At 1 Goethestrasse, a plaque affixed to the side of a building informs visitors that it once housed the Bamberger and Hertz department store, a concept pioneered by German Jews. The edifice, now occupied by Citibank, was renovated by the owners, Ludwig and Gustav Bamberger, before the Nazis expropriated it. The Bambergers were killed during the Holocaust.

The 10-storey concrete-coloured Kroch building, the first highrise tower in Leipzig,  is decorated with a striking fresco of medieval figures. The brainchild of the banker Hans Kroch (1887-1970), the mini skyscraper was finished in 1928, during the Weimar Republic period, and was aryanized in 1939. Kroch left Germany after being imprisoned in the Buchenwald concentration camp.

From 1875 to 1928, Leipzig was a hub of the fur trade, with hundreds of shops located around and along Bruhlstrasse in a series of arcades. Jews were heavily involved in the fur business, but after their departure, Leipzig never regained its prewar eminence in the industry.

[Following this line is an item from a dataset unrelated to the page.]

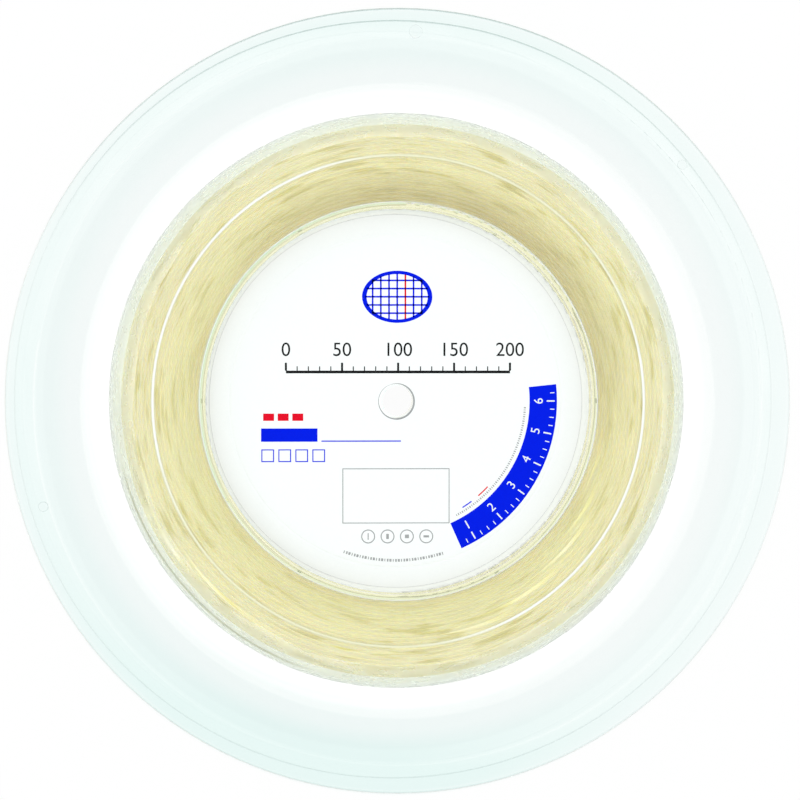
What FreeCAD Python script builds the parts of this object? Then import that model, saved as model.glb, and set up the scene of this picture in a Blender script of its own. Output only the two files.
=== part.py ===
"""String reel: two clear moulded halves that clip together at the hub and carry one wound string.

Frame: millimetres. The origin is the centre of the spindle bore, midway between the rims.
+Z runs along the bore, towards the front label. +Y is the label's upright direction.
The reel lies on its rear rim.
"""
import FreeCAD, Part
import math
import os

os.makedirs("parts", exist_ok=True)

# Rims and flanges
rim_radius = 128.0
overall_width = 38.0
traverse = 25.0
flange_wall = 1.6
land_width = 9.7
dish_width = 14.3
bend_radius = 2.0
rim_edge_flat = 0.1
ring_offset = 15.2
ring_width = 0.7
ring_height = 0.25

# Hub: drum, recessed web and spindle bore
drum_radius = 65.2
drum_wall = 1.6
web_wall = 1.8
label_seat_height = 5.0
mouth_round = 1.5
seat_corner_round = 0.8
inside_round = 0.6
bore_radius = 5.0
bore_wall = 2.5
groove_inset = 6.8
groove_width = 0.8
groove_depth = 0.3

# Ribs and press pegs between the webs
peg_count = 3
rib_thickness = 1.4
rib_overlap = 0.4
peg_circle_radius = 36.0
peg_radius = 1.9
peg_tip_chamfer = 0.4
peg_clearance = 0.05
peg_end_gap = 0.25
peg_boss_wall = 1.7
socket_floor = 0.25

# Small holes near the front rim, where a loose string end is parked
end_hole_inset = 2.2
large_end_hole_radius = 2.1
small_end_hole_radius = 1.5
large_end_hole_angle = 87.5
small_end_hole_angles = [39.9, 196.4]

# String
string_diameter = 1.24
winding_depth = 25.2
winding_crown = 4.7
winding_clearance = 0.05
layer_gap = 0.02
crown_turn_gap = 0.64
start_hole_clearance = 0.38
knot_overhang = 0.9
knot_clearance = 0.1
start_tail_length = 2.5

# Film round the winding, and the strip of tape on its overlap
film_gap = 0.1
film_thickness = 0.25
film_edge_gap = 0.2
tape_gap = 0.05
tape_thickness = 0.12
tape_edge_gap = 2.0
tape_arc = 12.0
tape_angle = 312.0

# Round labels
label_edge_gap = 1.8
label_hole_clearance = 0.63
label_thickness = 0.15
front_label_shift_x = -0.6
front_label_shift_y = -0.05

# Values that follow from the sizes above
half_width = overall_width / 2
flat_inner_z = traverse / 2
flat_outer_z = flat_inner_z + flange_wall
land_inner_z = half_width - flange_wall
land_inner_radius = rim_radius - land_width
flat_zone_radius = land_inner_radius - dish_width
rim_edge_round = (flange_wall - rim_edge_flat) / 2
dish_angle = math.atan2(half_width - flat_outer_z, dish_width)
bend_offset = flange_wall * math.tan(dish_angle / 2)
drum_inner_radius = drum_radius - drum_wall
ring_radius = drum_radius + ring_offset
web_inner_z = label_seat_height - web_wall
bore_tube_radius = bore_radius + bore_wall
rib_count = 2 * peg_count
rib_pitch = 360.0 / rib_count
peg_boss_radius = peg_radius + peg_boss_wall
socket_depth = web_inner_z - socket_floor
peg_length = socket_depth - peg_end_gap
end_hole_circle_radius = land_inner_radius + end_hole_inset
string_radius = string_diameter / 2
start_hole_radius = string_radius + start_hole_clearance
start_angle = 180.0 + rib_pitch / 2
knot_radius = start_hole_radius + knot_overhang
winding_face_radius = drum_radius + winding_depth
winding_mid_radius = winding_face_radius + winding_crown
crown_radius = (flat_inner_z ** 2 + winding_crown ** 2) / (2 * winding_crown)
crown_centre = winding_mid_radius - crown_radius
first_turn_radius = drum_radius + winding_clearance + max(string_radius, inside_round)
last_turn_radius = winding_face_radius - string_radius
layer_steps = round((last_turn_radius - first_turn_radius) / (string_diameter + layer_gap))
layer_pitch = (last_turn_radius - first_turn_radius) / layer_steps
face_turn_height = flat_inner_z - layer_pitch / 2
crown_edge_angle = math.atan2(face_turn_height, last_turn_radius - crown_centre)
crown_turn_circle = crown_radius - string_radius
crown_steps = round(2 * crown_edge_angle * crown_turn_circle / (string_diameter + crown_turn_gap))
label_radius = drum_inner_radius - label_edge_gap
label_hole_radius = bore_radius + label_hole_clearance
groove_radius = label_radius - groove_inset

meeting_tolerance = 0.0001
origin = FreeCAD.Vector(0, 0, 0)
axis_z = FreeCAD.Vector(0, 0, 1)


def at(radius, angle, height):
    """Point at a radius and an angle in degrees about the bore's axis."""
    turn = math.radians(angle)
    return FreeCAD.Vector(radius * math.cos(turn), radius * math.sin(turn), height)


def rounded_outline(corners):
    """Closed wire in the XZ plane through (radius, height, rounding) corners, rounded by tangent arcs."""
    ends = []
    for index, (radius, height, rounding) in enumerate(corners):
        corner = FreeCAD.Vector(radius, 0, height)
        before = corners[index - 1]
        after = corners[(index + 1) % len(corners)]
        to_before = FreeCAD.Vector(before[0], 0, before[1]) - corner
        to_after = FreeCAD.Vector(after[0], 0, after[1]) - corner
        to_before.normalize()
        to_after.normalize()
        if rounding == 0:
            ends.append((corner, None, corner))
            continue
        half_turn = to_before.getAngle(to_after) / 2
        reach = rounding / math.tan(half_turn)
        bisector = to_before + to_after
        bisector.normalize()
        middle = corner + bisector * (rounding / math.sin(half_turn) - rounding)
        ends.append((corner + to_before * reach, middle, corner + to_after * reach))
    edges = []
    for index, (first, middle, last) in enumerate(ends):
        if middle is not None:
            edges.append(Part.Arc(first, middle, last).toShape())
        edges.append(Part.makeLine(last, ends[(index + 1) % len(ends)][0]))
    return Part.Wire(edges)


def turned(wire, sweep=360):
    """Solid made by turning a closed outline about the bore's axis."""
    return Part.Face(wire).revolve(origin, axis_z, sweep)


def half_outline():
    """Section of one moulded half, from the bore out to the rim and back along the string side."""
    ring_edge = ring_width / 2
    ring_top = ring_edge - ring_height / 2
    groove_edge = groove_width / 2
    groove_floor = groove_edge - groove_depth / 2
    return rounded_outline([
        (bore_radius, 0, 0),
        (bore_radius, label_seat_height, 0),
        (groove_radius - groove_edge, label_seat_height, 0),
        (groove_radius - groove_floor, label_seat_height - groove_depth, 0),
        (groove_radius + groove_floor, label_seat_height - groove_depth, 0),
        (groove_radius + groove_edge, label_seat_height, 0),
        (drum_inner_radius, label_seat_height, seat_corner_round),
        (drum_inner_radius, flat_outer_z, mouth_round),
        (ring_radius - ring_edge, flat_outer_z, 0),
        (ring_radius - ring_top, flat_outer_z + ring_height, 0),
        (ring_radius + ring_top, flat_outer_z + ring_height, 0),
        (ring_radius + ring_edge, flat_outer_z, 0),
        (flat_zone_radius, flat_outer_z, bend_radius),
        (land_inner_radius, half_width, bend_radius + flange_wall),
        (rim_radius, half_width, rim_edge_round),
        (rim_radius, land_inner_z, rim_edge_round),
        (land_inner_radius + bend_offset, land_inner_z, bend_radius),
        (flat_zone_radius + bend_offset, flat_inner_z, bend_radius + flange_wall),
        (drum_radius, flat_inner_z, inside_round),
        (drum_radius, 0, 0),
        (drum_inner_radius, 0, 0),
        (drum_inner_radius, web_inner_z, inside_round),
        (bore_tube_radius, web_inner_z, inside_round),
        (bore_tube_radius, 0, 0),
    ])


def rib(angle):
    """Flat rib from the bore tube to the drum wall, as deep as the space between web and seam."""
    inner = bore_tube_radius - rib_overlap
    length = drum_inner_radius + rib_overlap - inner
    bar = Part.makeBox(length, rib_thickness, web_inner_z + rib_overlap)
    bar.translate(FreeCAD.Vector(inner, -rib_thickness / 2, 0))
    bar.rotate(origin, axis_z, angle)
    return bar


def peg_boss(angle):
    """Round boss on a rib, which stiffens a peg or holds a socket."""
    return Part.makeCylinder(peg_boss_radius, web_inner_z + rib_overlap, at(peg_circle_radius, angle, 0))


def peg(angle):
    """Press peg that crosses the seam into the other half's socket."""
    shank_length = peg_length - peg_tip_chamfer
    shank = Part.makeCylinder(
        peg_radius, shank_length + web_inner_z, at(peg_circle_radius, angle, -shank_length))
    tip = Part.makeCone(
        peg_radius - peg_tip_chamfer, peg_radius, peg_tip_chamfer, at(peg_circle_radius, angle, -peg_length))
    return shank.fuse(tip)


def socket(angle):
    """Blind hole that takes the other half's peg."""
    return Part.makeCylinder(peg_radius + peg_clearance, socket_depth, at(peg_circle_radius, angle, 0))


def start_hole():
    """Round hole through the drum at the seam, half of it in each half, for the string's first end."""
    inner = drum_inner_radius - rib_overlap
    return Part.makeCylinder(
        start_hole_radius, drum_wall + 2 * rib_overlap, at(inner, start_angle, 0), at(1, start_angle, 0))


def end_hole(angle, radius):
    """Small through hole in the flat rim land."""
    return Part.makeCylinder(
        radius, 3 * flange_wall, at(end_hole_circle_radius, angle, land_inner_z - flange_wall))


def moulded_half():
    """One half in its front place: shell, ribs, bosses, pegs on every second rib and sockets between them."""
    shell = turned(half_outline())
    ribs = [rib(index * rib_pitch) for index in range(rib_count)]
    bosses = [peg_boss(index * rib_pitch) for index in range(rib_count)]
    pegs = [peg(index * rib_pitch) for index in range(0, rib_count, 2)]
    sockets = [socket(index * rib_pitch) for index in range(1, rib_count, 2)]
    body = shell.multiFuse(ribs + bosses + pegs)
    return body.cut(Part.makeCompound(sockets + [start_hole()]))


def front_half():
    """Front half, with the parking holes."""
    holes = [end_hole(large_end_hole_angle, large_end_hole_radius)]
    holes += [end_hole(angle, small_end_hole_radius) for angle in small_end_hole_angles]
    return moulded_half().cut(Part.makeCompound(holes))


def rear_half():
    """The same moulding turned over midway between two ribs, so that each peg meets a socket."""
    body = moulded_half()
    body.rotate(origin, at(1, rib_pitch / 2, 0), 180)
    return body


def crown_point(offset, height):
    """Point on the winding's crowned outside, moved out by an offset, at a height."""
    reach = crown_radius + offset
    return FreeCAD.Vector(crown_centre + math.sqrt(reach ** 2 - height ** 2), 0, height)


def crown_arc(offset, height):
    """Arc of the crown, from below to above the middle."""
    return Part.Arc(crown_point(offset, -height), crown_point(offset, 0), crown_point(offset, height))


def crown_band(gap, thickness, height):
    """Section of a thin band that follows the crown."""
    inner = crown_arc(gap, height)
    outer = crown_arc(gap + thickness, height)
    return Part.Wire([
        inner.toShape(),
        Part.makeLine(inner.EndPoint, outer.EndPoint),
        outer.toShape(),
        Part.makeLine(outer.StartPoint, inner.StartPoint),
    ])


def turn_ridge(radius, height, ridge_radius, facing):
    """Half-round outside of one turn of string, which faces the way of an angle in the XZ plane."""
    centre = FreeCAD.Vector(radius, 0, height)
    out = FreeCAD.Vector(math.cos(facing), 0, math.sin(facing)) * ridge_radius
    along = FreeCAD.Vector(-math.sin(facing), 0, math.cos(facing)) * ridge_radius
    return Part.Arc(centre - along, centre + out, centre + along)


def string_winding():
    """The wound string as one closed ring: each layer shows on both faces, and the outer turns on the crown."""
    face_radii = [first_turn_radius + step * layer_pitch for step in range(layer_steps + 1)]
    ridges = [
        turn_ridge(radius, -face_turn_height, layer_pitch / 2, -math.pi / 2) for radius in face_radii]
    for step in range(1, crown_steps):
        facing = crown_edge_angle * (2 * step / crown_steps - 1)
        radius = crown_centre + crown_turn_circle * math.cos(facing)
        ridges.append(turn_ridge(radius, crown_turn_circle * math.sin(facing), string_radius, facing))
    ridges += [
        turn_ridge(radius, face_turn_height, layer_pitch / 2, math.pi / 2) for radius in reversed(face_radii)]
    edges = []
    for index, ridge in enumerate(ridges):
        before = ridges[index - 1].EndPoint
        if before.distanceToPoint(ridge.StartPoint) > meeting_tolerance:
            edges.append(Part.makeLine(before, ridge.StartPoint))
        edges.append(ridge.toShape())
    return turned(Part.Wire(edges))


def string_start():
    """First end of the string, through the drum, with the knot behind it that stops it pulling out."""
    knot_centre = drum_inner_radius - knot_clearance - knot_radius
    tail_end = knot_centre - knot_radius - start_tail_length
    thread = Part.makeCylinder(
        string_radius, drum_radius - tail_end, at(tail_end, start_angle, 0), at(1, start_angle, 0))
    return thread.fuse(Part.makeSphere(knot_radius, at(knot_centre, start_angle, 0)))


def film_wrap():
    """Clear film stretched round the winding."""
    return turned(crown_band(film_gap, film_thickness, flat_inner_z - film_edge_gap))


def film_tape():
    """Strip of tape that closes the film."""
    gap = film_gap + film_thickness + tape_gap
    strip = turned(crown_band(gap, tape_thickness, flat_inner_z - tape_edge_gap), tape_arc)
    strip.rotate(origin, axis_z, tape_angle - tape_arc / 2)
    return strip


def round_label(shift_x, shift_y, height):
    """Round label with a hole over the bore."""
    foot = FreeCAD.Vector(shift_x, shift_y, height)
    disc = Part.makeCylinder(label_radius, label_thickness, foot)
    return disc.cut(Part.makeCylinder(label_hole_radius, label_thickness, foot))


pieces = {
    "front_half": front_half(),
    "rear_half": rear_half(),
    "string_winding": string_winding(),
    "string_start": string_start(),
    "film_wrap": film_wrap(),
    "film_tape": film_tape(),
    "front_label": round_label(front_label_shift_x, front_label_shift_y, label_seat_height),
    "rear_label": round_label(0, 0, -label_seat_height - label_thickness),
}

for name, shape in pieces.items():
    shape.exportStep(f"parts/{name}.step")
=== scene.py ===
"""String reel: the finish of its clear halves, the wound string, the film round it and the labels.

Metres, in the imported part's frame. The bore's axis is Z, +Y is the label's upright direction,
and the reel lies on its rear rim.
"""

import math
import random

import bmesh
import bpy
from mathutils import Matrix, Vector, noise


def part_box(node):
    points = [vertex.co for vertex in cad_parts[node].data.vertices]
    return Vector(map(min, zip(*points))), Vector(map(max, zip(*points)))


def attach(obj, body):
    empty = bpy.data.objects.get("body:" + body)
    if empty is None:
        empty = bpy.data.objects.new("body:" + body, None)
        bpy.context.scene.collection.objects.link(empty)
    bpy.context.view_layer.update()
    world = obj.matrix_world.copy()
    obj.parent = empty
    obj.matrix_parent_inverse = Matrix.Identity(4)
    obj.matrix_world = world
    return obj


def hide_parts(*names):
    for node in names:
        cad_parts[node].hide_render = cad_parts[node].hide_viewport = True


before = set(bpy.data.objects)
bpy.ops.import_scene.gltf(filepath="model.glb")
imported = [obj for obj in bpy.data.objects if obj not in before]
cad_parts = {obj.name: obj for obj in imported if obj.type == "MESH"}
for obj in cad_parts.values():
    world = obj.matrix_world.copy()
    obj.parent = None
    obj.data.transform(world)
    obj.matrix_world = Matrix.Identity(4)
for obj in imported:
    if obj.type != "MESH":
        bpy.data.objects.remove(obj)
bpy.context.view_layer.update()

mm = 0.001
body = "root"
full_turn = 2 * math.pi

# Sizes read from the frame
half_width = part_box("front_half")[1].z
winding_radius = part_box("string_winding")[1].x
winding_half_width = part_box("string_winding")[1].z

# Camera, placed from the front rim
camera_height = 1.0
camera_left = 0.044
camera_up = 0.015
aim_right = 0.12 * mm
aim_up = 0.5 * mm
lens_length = 138.4
sensor_width = 36.0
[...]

Rabbi Chandalov and his wife, an American of Russian descent, live in an old apartment building that the Nazis herded Jews into before they were “resettled” and murdered in Riga, Belzyce, Theresienstadt and Auschwitz.   It is two blocks from the Brody Synagogue, and the rabbi can walk there in a few minutes.

From 1939 onward, the 2,000 Jews still remaining in Leipzig were segregated in 47 such buildings. All were marked with a black Star of David.

Seventy years on, Rabbi Chandalov hopes that Leipzig’s resurrected Jewish community will thrive and prosper.

His success will be a mighty rebuke to Hitler and his followers.